Two of the main issues addressed during Wednesday’s session of the second Egypt Automotive Summit were the inadequacy of the new automotive industry strategy and the need for major infrastructure investments.
This was during the second discussion panel held in the summit, entitled “The automotive industry strategy and feeder industries”.
The panel moderator, Amr Nassar, who is the Secretary General of the Engineering Export Council (EEC), asked the head of the Industrial Development Authority, Ismail Gaber, to elaborate on the measures of evaluating the rate local components in cars industry, which would determine whether companies are allowed to export their products or not.
Gaber responded that we cannot deny that the current rates range between 13% and 17%, which does not comply with global standards. He added that the formulation of the new strategy takes into account international standards in determining the local component rates.
He noted that the automotive market is currently going through a transitional period, which is necessary to increase to the rates to the targeted 60%.
Gaber highlighted that the new strategy will be finalised after a community dialogue with all the industry’s parties, whether companies or the Chamber of the Automotive Industry or the Federation of Egyptian Industries.
Over the past period, meetings were held with these parties to apply global standards, Gaber added.
Regarding intensifying local production, the board member at Chamber of Engineering Industries, Abdel Moneim Al-Qady, said this requires working on two aspects; first, developing the quantity of cars produced in Egypt, as it is not reasonable that each factory only produce 1,000 cars. The second is exporting, as the contracts signed with global companies do not include terms for Egyptian exports.
He added that deepening local industry is hindered by the need for major investments, which cannot be pumped amid the low rate of production in Egypt. This requires cooperation with various state bodies such as Military Production Ministry.
Meanwhile, Hussein Mostafa, the Secretary General of the Egyptian Automobile Manufacturers Association (EAMA), affirmed that the industry is facing a planning crisis in terms of managing its capacities to achieve integration.
Mostafa concluded by highlighting the importance of establishing a quality assessment centre in partnership with the private sector.
Amr Nassar then asked the Head the Egyptian Organization for Standardization and Quality (EOS) Hassan Abdel Meguid regarding the capacity of Egyptian laboratories to conduct quality control tests that companies often conduct abroad.
Abdel Meguid replied that the organisation is focused on the development of small parts at labs, considering the limited budget allocated for the labs by the Ministry of Finance.
“The organisation cannot meet the demands of car manufacturers alone, as they are too expensive,” he said.
“The organisation can contribute by offering space,” he added, offering 23 acres in Helwan that can be used, in addition to other lands where labs can be established. Moreover, he said the organisation can seek help from the Ministry of Military Production or the Infantry authority for equipments.

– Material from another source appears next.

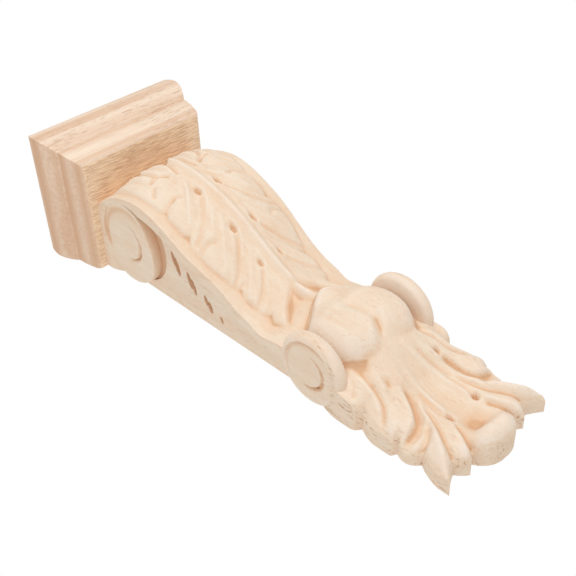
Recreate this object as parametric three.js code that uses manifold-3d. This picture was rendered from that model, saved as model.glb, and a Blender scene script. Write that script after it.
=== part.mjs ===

Abdel Meguid noted that the real challenge is shifting from safety recommendations to binding legislation as applied in the European Union. “For example, the organisation plans to impose binding safety standards in the appliances sector.”
Mostafa said the private sector can finance and help prepare a feasibility study.
Further, Saied Abdullah, First Undersecretary of the Ministry of Industry and Foreign Trade said that the state’s plan to reach a local component rate of 60% requires a huge boost in infrastructure. “More importantly, there should be feeder industries,” he added.
He noted that Egypt lacks some several feeder industries, such as the castings industry that feeds factories for manufacturing engine bodies.
Honorary chairman of the Automotive Marketing Information Council (AMIC) Raafat Masrouga said the available information on the strategy is disappointing. “The strategy should be drafted to serve consumers, not reach production size,” he added.
Masrouga also said the strategy should be short-term and not for 10 years, as inputs are likely to change over time.
He explained that serving consumers begins with pricing flexibility, noting that in 2004 customs were cut by 40% which led to a 70% sales increase.
Highlighting the importance of matching international prices, Masrouga said customs should be cut in line with the European Partnership Agreement.
He explained that Egypt gains EGP 27bn in profits from customs, of which EGP 17bn are from automotive imports. “However, this is low when compared to gas subsidies that cost EGP 40bn,” he said. “This can be imposed directly on consumers and cut down customs.”
Amr Nassar concluded the session by noting that Egypt’s share of Africa’s imports is less than 1%, and that 2% of that is automotives.